The question is why do limited partners choose green fund managers? Yavuz’ study challenges conventional wisdom, which says that limited partners will pick a first-time manager in the hope of picking future starts. But this does not make sense based on data. Very few of those first-time managers evolve into top-quartile performers.

Pressure to invest – and its consequences

Why do sophisticated LPs keep hiring new managers that underperform the best alternatives? The answer, Yavuz says, is in the “pressure to invest,” a tool the authors created to measure the difference between the funds available for investing and the allocation of those funds.

When a limited partner has more money to invest than current funds allow and they are under pressure to allocate quickly, they reach for other options. Instead of tilting more toward experienced, high-performing managers, they back first-time funds. The pattern reverses when limited partners can allocate funds with low or no pressure. In other words, pressure to meet allocation and growth targets doesn’t just increase activity; it changes the mix of managers hired — toward those with weaker expected performance.

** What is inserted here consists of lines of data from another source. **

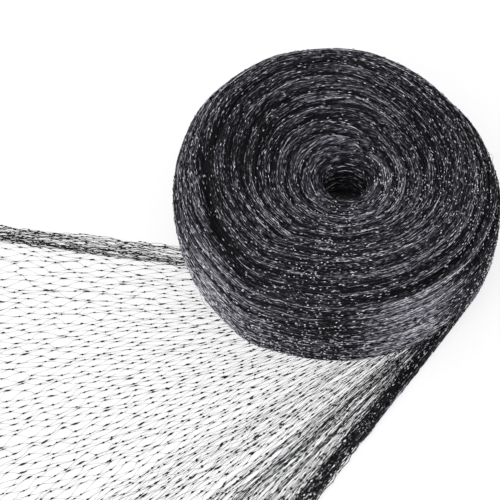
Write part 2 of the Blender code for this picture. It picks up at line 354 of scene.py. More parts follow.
def outlineRadius(angle):
    radius = rollForm["radius"]
    for count, amount, peak in rollForm["lobes"]:
        radius = radius + amount * np.cos(count * (angle - math.radians(peak)))
    for middle, amount, reach in rollForm["bumps"]:
        radius = radius + amount * np.exp(-(degreesFrom(angle, middle) / reach) ** 2)
    # the outermost wrap ends where it leaves the roll, and its strands cover the step
    fromLeaving = (np.degrees(angle) - rollForm["leaveAngle"]) % 360
    covered = smoothStep((fromLeaving - 360 + rollForm["leaveSpan"]) / rollForm["leaveSpan"])
    return radius + rollForm["wrapStep"] * (0.5 - fromLeaving / 360 + covered)


def foldAt(angle):
    angles, places, depths = np.array(rollForm["fold"]).T
    turned = np.degrees(angle) % 360
    after = np.searchsorted(angles, turned, side="right")
    before = after - 1
    after = after % len(angles)
    span = (angles[after] - angles[before]) % 360
    share = smoothStep((turned - angles[before]) / span)
    return (places[before] + share * (places[after] - places[before]),
            depths[before] + share * (depths[after] - depths[before]))


def unevenness(angle, place):
    # slow and quick lumps that drift across the windings, from about -1 to 1
    slow = np.sin(3 * angle + 0.05 * place) * np.sin(0.045 * place + 1.1)
    quick = np.sin(7 * angle - 0.08 * place + 2.0) * np.cos(0.09 * place + 5 * angle)
    return 0.6 * slow + 0.4 * quick


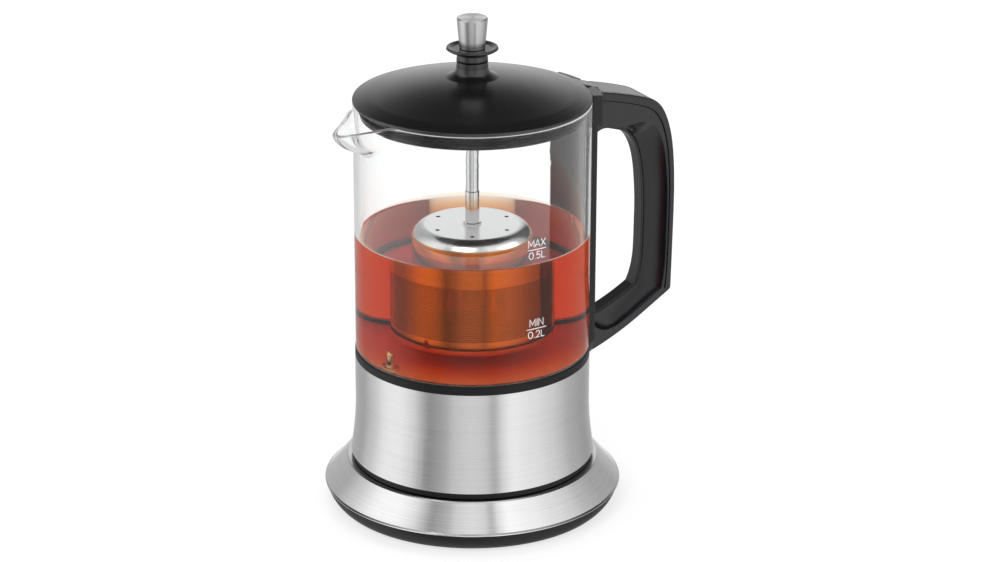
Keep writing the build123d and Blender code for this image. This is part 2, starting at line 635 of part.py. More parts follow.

Practical implications for choosing managers

Yavuz’ research reminds LPs to:

  • Be cautious with first-time funds. Historically, first-time managers, even those led by seasoned professionals, have delivered lower excess returns than top-performing incumbents, and only a very small fraction becomes persistent
  • Watch internal pressure. When your organization is significantly underweight in a private-market bucket, or racing to ramp commitments, recognize that this pressure can nudge you toward weaker managers simply to get capital deployed.
  • Remember that prior performance and relationships matter — but not equally. The single strongest observable predictor of selection in the data is whether the LP has invested with the GP before. Due diligence matters. Look at track records.
  • Guard against relationship-driven bias. Personal connections between LP staff and GPs increase the probability a fund is selected and help managers raise capital and fees, but they do not translate into higher net returns for LPs on average.

Setting up a process to avoid pressure to invest and disciplining allocations will help guide which managers you hire, and, over time, improve the net returns your beneficiaries actually earn.